The wretched condition in which he hoped to surprise the insurgents, justified the rapidity of the duke's movements, and secured him the victory. Frederick's army did not amount to 30,000 men. Eight thousand of these were furnished by the Prince of Anhalt; 10,000 were Hungarians, whom Bethlen Gabor had despatched to his assistance. An inroad of the Elector of Saxony upon Lusatia, had cut off all succours from that country, and from Silesia; the pacification of Austria put an end to all his expectations from that quarter; Bethlen Gabor, his most powerful ally, remained inactive in Transylvania; the Union had betrayed his cause to the Emperor. Nothing remained to him but his Bohemians; and they were without goodwill to his cause, and without unity and courage. The Bohemian magnates were indignant that German generals should be put over their heads; Count Mansfeld remained in Pilsen, at a distance from the camp, to avoid the mortification of serving under Anhalt and Hohenlohe. The soldiers, in want of necessaries, became dispirited; and the little discipline that was observed, gave occasion to bitter complaints from the peasantry. It was in vain that Frederick made his appearance in the camp, in the hope of reviving the courage of the soldiers by his presence, and of kindling the emulation of the nobles by his example.

The Bohemians had begun to entrench themselves on the White Mountain near Prague, when they were attacked by the Imperial and Bavarian armies, on the 8th November, 1620. In the beginning of the action, some advantages were gained by the cavalry of the Prince of Anhalt; but the superior numbers of the enemy soon neutralized them. The charge of the Bavarians and Walloons was irresistible. The Hungarian cavalry was the first to retreat. The Bohemian infantry soon followed their example; and the Germans were at last carried along with them in the general flight. Ten cannons, composing the whole of Frederick's artillery, were taken by the enemy; four thousand Bohemians fell in the flight and on the field; while of the Imperialists and soldiers of the League only a few hundred were killed. In less than an hour this decisive action was over.

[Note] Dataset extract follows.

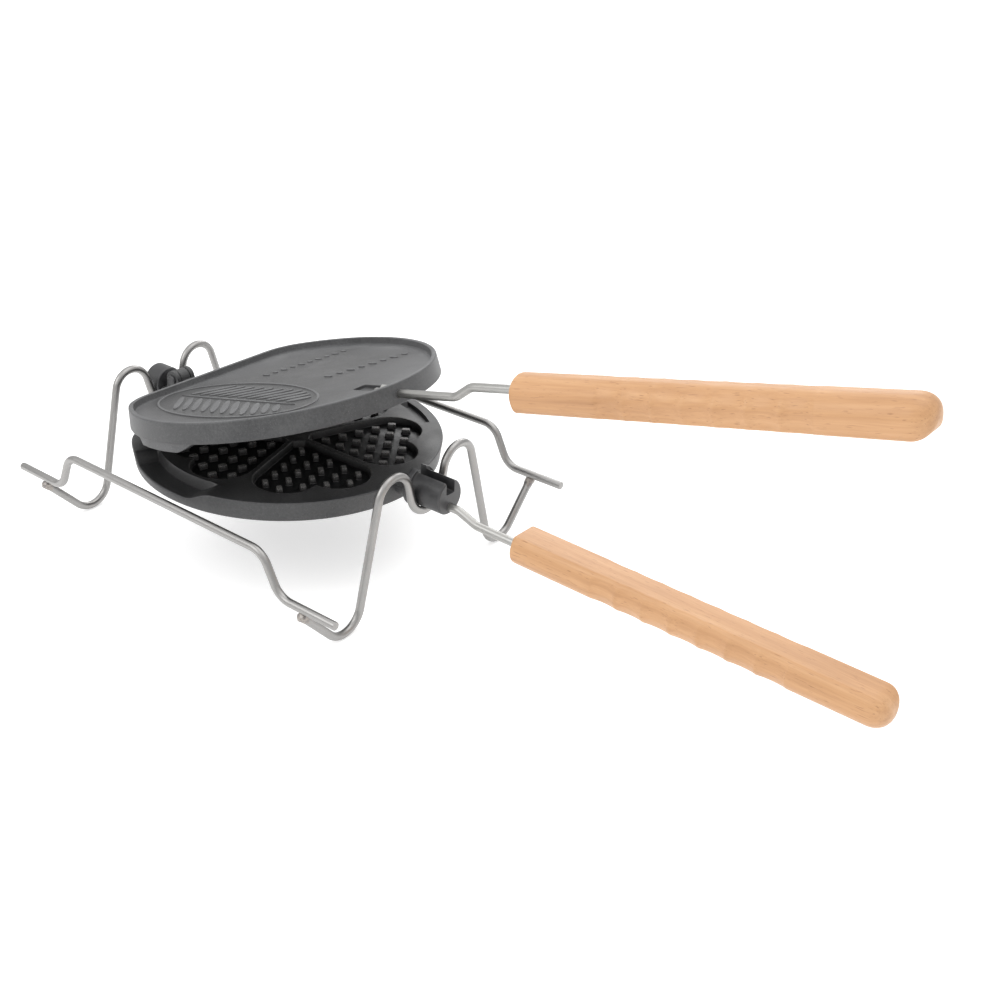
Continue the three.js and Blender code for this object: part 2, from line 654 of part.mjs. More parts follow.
// Wooden grip along +X, its flat at z = 0 facing the other grip, with finger scallops in both sides.
function grip() {
  const reach = SCALLOP_PITCH / 2;
  const first = SCALLOP_FIRST - reach;
  const last = SCALLOP_FIRST + (SCALLOPS - 1) * SCALLOP_PITCH + reach;
  const halfWidth = (x) => {
    if (x < first || x > last) return GRIP_HALF;
    const phase = (2 * Math.PI * (x - SCALLOP_FIRST)) / SCALLOP_PITCH;
    return GRIP_HALF - (SCALLOP_DEPTH * (1 + Math.cos(phase))) / 2;
  };
  const rings = [gripRing(0, GRIP_START_SCALE, GRIP_HALF), gripRing(GRIP_START, 1, GRIP_HALF)];
  for (let x = first; x <= last + 1e-6; x += reach / 2) rings.push(gripRing(x, 1, halfWidth(x)));
  const tipStart = GRIP_LENGTH - GRIP_TIP;
  for (const part of [0, 0.35, 0.65, 0.87, 0.995]) {
    const scale = (1 - part ** GRIP_TIP_POWER) ** (1 / GRIP_TIP_POWER);
    rings.push(gripRing(tipStart + GRIP_TIP * part, scale, GRIP_HALF));
  }
  const bore = rod(-1, ROD_IN_GRIP + 2 * GAP, ROD_R + GAP, BORE_SIDES, 0, -GRIP_AXIS);
  return solid(skin(rings)).subtract(bore);
}

// ---- assembly -----------------------------------------------------------------------------------

function addPiece(parent, name, shape, material) {
  const geometry = shape.isBufferGeometry ? shape : geometryOf(shape);
  const mesh = new THREE.Mesh(geometry, material);
  mesh.name = name;
  parent.add(mesh);
  return mesh;
}

const assembly = new THREE.Group();

for (const [end, x] of [['front', FRAME_X], ['rear', -FRAME_X]]) {
  addPiece(assembly, `${end}_end_frame`, endFrame(x), satinSteel);
}
for (const [where, side] of [['near', -1], ['far', 1]]) {
  addPiece(assembly, `${where}_rail`, rail(side * RAIL_Y), satinSteel);
  addPiece(assembly, `front_${where}_weld`, weldBead(FRAME_X, side), satinSteel);
  addPiece(assembly, `rear_${where}_weld`, weldBead(-FRAME_X, side), satinSteel);
}

// the iron, rolled a little about the turning axis
const iron = new THREE.Group();
iron.position.z = AXIS_Z;
iron.rotation.x = IRON_TILT;
assembly.add(iron);

// lower half, its parting face on the turning axis
const lowerHalf = new THREE.Group();
iron.add(lowerHalf);
addPiece(lowerHalf, 'lower_plate', lowerPlate(), castIron);
addPiece(lowerHalf, 'front_trunnion_bush', frontBush(), blackIron);
addPiece(lowerHalf, 'rear_trunnion_disc', rearDisc(), blackIron);
addPiece(lowerHalf, 'rear_trunnion_screw', rearScrew(), zincSteel);
addPiece(lowerHalf, 'hinge_pin', hingePin(), blackIron);
addPiece(lowerHalf, 'lower_rod', handleRod(LOWER_GRIP), satinSteel);
addPiece(lowerHalf, 'lower_rod_nut', rodNut(), zincSteel);
const lowerGrip = addPiece(lowerHalf, 'lower_grip', grip(), beech);
lowerGrip.position.set(LOWER_GRIP.x, 0, -LOWER_GRIP.flat);
lowerGrip.rotation.y = LOWER_GRIP.pitch;

// upper half: the same pieces turned over, swung open about the hinge
const hinge = new THREE.Group();
hinge.position.set(HINGE_X, 0, HINGE_Z);
hinge.rotation.y = -OPEN_ANGLE;
iron.add(hinge);
const upperHalf = new THREE.Group();
upperHalf.position.set(-HINGE_X, 0, -HINGE_Z);
upperHalf.rotation.x = Math.PI;
hinge.add(upperHalf);
addPiece(upperHalf, 'upper_plate', upperPlate(), castIron);
addPiece(upperHalf, 'upper_rod', handleRod(UPPER_GRIP), satinSteel);
addPiece(upperHalf, 'upper_rod_nut', rodNut(), zincSteel);
const upperGrip = addPiece(upperHalf, 'upper_grip', grip(), beech);
upperGrip.position.set(UPPER_GRIP.x, 0, -UPPER_GRIP.flat);

// the origin is the centre of the plan box, at floor level
assembly.updateMatrixWorld(true);
const extent = new THREE.Box3().setFromObject(assembly, true);
const middle = extent.getCenter(new THREE.Vector3());
assembly.position.set(-middle.x, -middle.y, -extent.min.z);

export default assembly;
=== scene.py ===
import json
from math import acos, asin, atan2, ceil, cos, degrees, hypot, pi, radians, sin, sqrt, tan

import bmesh
import bpy
from mathutils import Matrix, Vector
from mathutils.geometry import delaunay_2d_cdt


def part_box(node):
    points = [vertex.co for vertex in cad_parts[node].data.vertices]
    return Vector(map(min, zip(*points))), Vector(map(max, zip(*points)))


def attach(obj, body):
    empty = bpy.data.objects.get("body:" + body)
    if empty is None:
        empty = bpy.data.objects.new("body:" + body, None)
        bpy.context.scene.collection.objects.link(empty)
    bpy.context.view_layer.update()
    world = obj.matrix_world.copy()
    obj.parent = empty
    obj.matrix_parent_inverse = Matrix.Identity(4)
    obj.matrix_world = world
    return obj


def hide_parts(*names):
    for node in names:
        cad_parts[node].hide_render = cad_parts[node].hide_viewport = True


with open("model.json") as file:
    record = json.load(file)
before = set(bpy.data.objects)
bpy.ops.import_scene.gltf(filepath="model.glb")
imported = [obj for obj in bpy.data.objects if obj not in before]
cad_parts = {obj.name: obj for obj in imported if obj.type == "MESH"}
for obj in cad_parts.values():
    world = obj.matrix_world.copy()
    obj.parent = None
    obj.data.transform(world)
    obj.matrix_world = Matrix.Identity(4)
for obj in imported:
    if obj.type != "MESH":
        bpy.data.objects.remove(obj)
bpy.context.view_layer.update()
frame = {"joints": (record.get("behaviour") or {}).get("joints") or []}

MM = 0.001

# ---- driving dimensions, millimetres, as in the CAD source

WIRE_R = 2.7
FRAME_X = 125.0
FOOT_Y, FOOT_BEND_R = 78.3, 15.8
HUMP_Y, HUMP_Z, HUMP_R = 31.0, 77.5, 14.3
RAIL_Y, RAIL_LOW_Z, RAIL_HIGH_Z = 112.0, 37.8, 64.8
RAIL_KINK_OUT_X, RAIL_KINK_IN_X = 105.9, 92.9
RAIL_BEND_R, RAIL_END_X = 14.0, 151.8
AXIS_Z = 72.7
NOTCH_R = 11.5 + 0.4 + WIRE_R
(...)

Frederick was seated at table in Prague, while his army was thus cut to pieces. It is probable that he had not expected the attack on this day, since he had ordered an entertainment for it. A messenger summoned him from table, to show him from the walls the whole frightful scene. He requested a cessation of hostilities for twenty-four hours for deliberation; but eight was all the Duke of Bavaria would allow him. Frederick availed himself of these to fly by night from the capital, with his wife, and the chief officers of his army. This flight was so hurried, that the Prince of Anhalt left behind him his most private papers, and Frederick his crown. "I know now what I am," said this unfortunate prince to those who endeavoured to comfort him; "there are virtues which misfortune only can teach us, and it is in adversity alone that princes learn to know themselves."

Prague was not irretrievably lost when Frederick's pusillanimity abandoned it. The light troops of Mansfeld were still in Pilsen, and were not engaged in the action. Bethlen Gabor might at any moment have assumed an offensive attitude, and drawn off the Emperor's army to the Hungarian frontier. The defeated Bohemians might rally. Sickness, famine, and the inclement weather, might wear out the enemy; but all these hopes disappeared before the immediate alarm. Frederick dreaded the fickleness of the Bohemians, who might probably yield to the temptation to purchase, by the surrender of his person, the pardon of the Emperor.

Thurn, and those of this party who were in the same condemnation with him, found it equally inexpedient to await their destiny within the walls of Prague. They retired towards Moravia, with a view of seeking refuge in Transylvania. Frederick fled to Breslau, where, however, he only remained a short time. He removed from thence to the court of the Elector of Brandenburg, and finally took shelter in Holland.

The battle of Prague had decided the fate of Bohemia. Prague surrendered the next day to the victors; the other towns followed the example of the capital. The Estates did homage without conditions, and the same was done by those of Silesia and Moravia. The Emperor allowed three months to elapse, before instituting any inquiry into the past. Reassured by this apparent clemency, many who, at first, had fled in terror appeared again in the capital. All at once, however, the storm burst forth; forty-eight of the most active among the insurgents were arrested on the same day and hour, and tried by an extraordinary commission, composed of native Bohemians and Austrians. Of these, twenty-seven, and of the common people an immense number, expired on the scaffold. The absenting offenders were summoned to appear to their trial, and failing to do so, condemned to death, as traitors and offenders against his Catholic Majesty, their estates confiscated, and their names affixed to the gallows. The property also of the rebels who had fallen in the field was seized. This tyranny might have been borne, as it affected individuals only, and while the ruin of one enriched another; but more intolerable was the oppression which extended to the whole kingdom, without exception. All the Protestant preachers were banished from the country; the Bohemians first, and afterwards those of Germany. The `Letter of Majesty', Ferdinand tore with his own hand, and burnt the seal. Seven years after the battle of Prague, the toleration of the Protestant religion within the kingdom was entirely revoked. But whatever violence the Emperor allowed himself against the religious privileges of his subjects, he carefully abstained from interfering with their political constitution; and while he deprived them of the liberty of thought, he magnanimously left them the prerogative of taxing themselves.

The victory of the White Mountain put Ferdinand in possession of all his dominions. It even invested him with greater authority over them than his predecessors enjoyed, since their allegiance had been unconditionally pledged to him, and no Letter of Majesty now existed to limit his sovereignty. All his wishes were now gratified, to a degree surpassing his most sanguine expectations.